The first section that usually appears on an AFD is a synopsis. The synopsis is usually an overview of the forecast as well as a review of the past few hours. An example of a synopsis would be as follows:

This afternoon will feature cool temperatures and breezy conditions under partly cloudy skies. A warming trend is forecast for Wednesday and Thursday, with temperatures expected to
climb well above normal by Thursday with widespread 80s for inland locations. A cooling trend is forecast to begin on Friday and continue into the weekend. Generally dry conditions are expected over the weekend and early next week.

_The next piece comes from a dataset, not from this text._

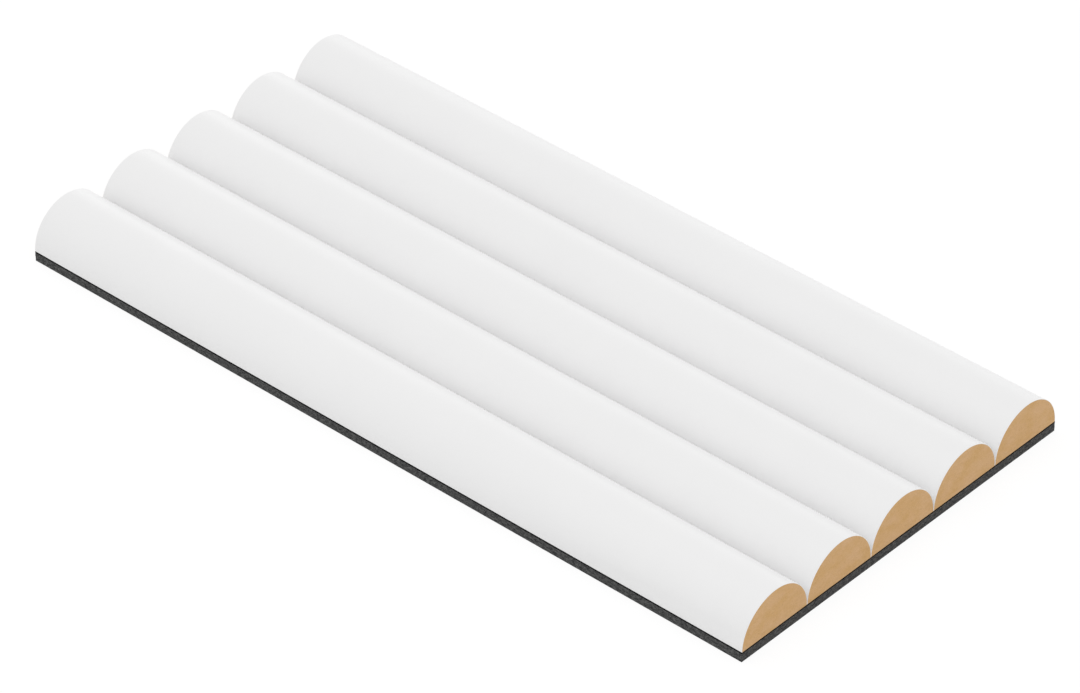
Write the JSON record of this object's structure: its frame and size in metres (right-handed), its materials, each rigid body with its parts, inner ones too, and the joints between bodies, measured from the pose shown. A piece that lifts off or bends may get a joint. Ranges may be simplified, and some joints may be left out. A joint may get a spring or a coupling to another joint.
{
  "type": "fluted wall panel",
  "caption": "Fluted wall panel: half-round white foil-wrapped fibreboard slats side by side on a dark grey felt backing.",
  "frame": {"origin": "middle of the felt's underside, the face that goes against the wall", "axes": "+Y along the slats, +X across them, +Z out of the flutes, away from the wall; stored lying on its felt"},
  "size_m": [0.2, 0.4, 0.0249],
  "materials": {
    "white_foil": "matte",
    "fibreboard": "matte",
    "grey_felt": "matte",
    "black_film": "matte"
  },
  "bodies": {
    "root": {"felt_backing": "grey_felt", "adhesive_film": "black_film", "slat_core_1": "fibreboard", "slat_core_2": "fibreboard", "slat_core_3": "fibreboard", "slat_core_4": "fibreboard", "slat_core_5": "fibreboard", "slat_foil_1": "white_foil", "slat_foil_2": "white_foil", "slat_foil_3": "white_foil", "slat_foil_4": "white_foil", "slat_foil_5": "white_foil"}
  },
  "joints": []
}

The next section or sometimes the first section at some NWS offices is the discussion. The discussion talks about what detailed expectations of the forecast such as if there is cold air damming to be expected or if there is a shortwave trough coming through. The discussion is usually split into two or three different parts depending on the NWS to cover different timescales such as the next day, then the next few days, and finally the long term forecast for the rest of the week and into the next week.

The section that follows the discussion is the aviation forecast. The aviation forecast focuses on the visibility, ceiling and other weather factors within the next 24 hours at major airports in the area. A ceiling is the height where the aggregate cloud coverage including the clouds below the ceiling exceeds 51 percent of the sky. After the aviation section in some of the offices are the hydrological forecasts which focuses on how rivers and creeks will be such as whether there is a concern for floods. Some NWS offices have a marine forecast in addition or in place of the hydrological forecast to talk about how a lake or the ocean will be affected by weather patterns such as whether riptides can be expected or waves are expected to be over 20 feet. Also, in some offices, they include fire weather information especially if the forecast area is prone to wildfires.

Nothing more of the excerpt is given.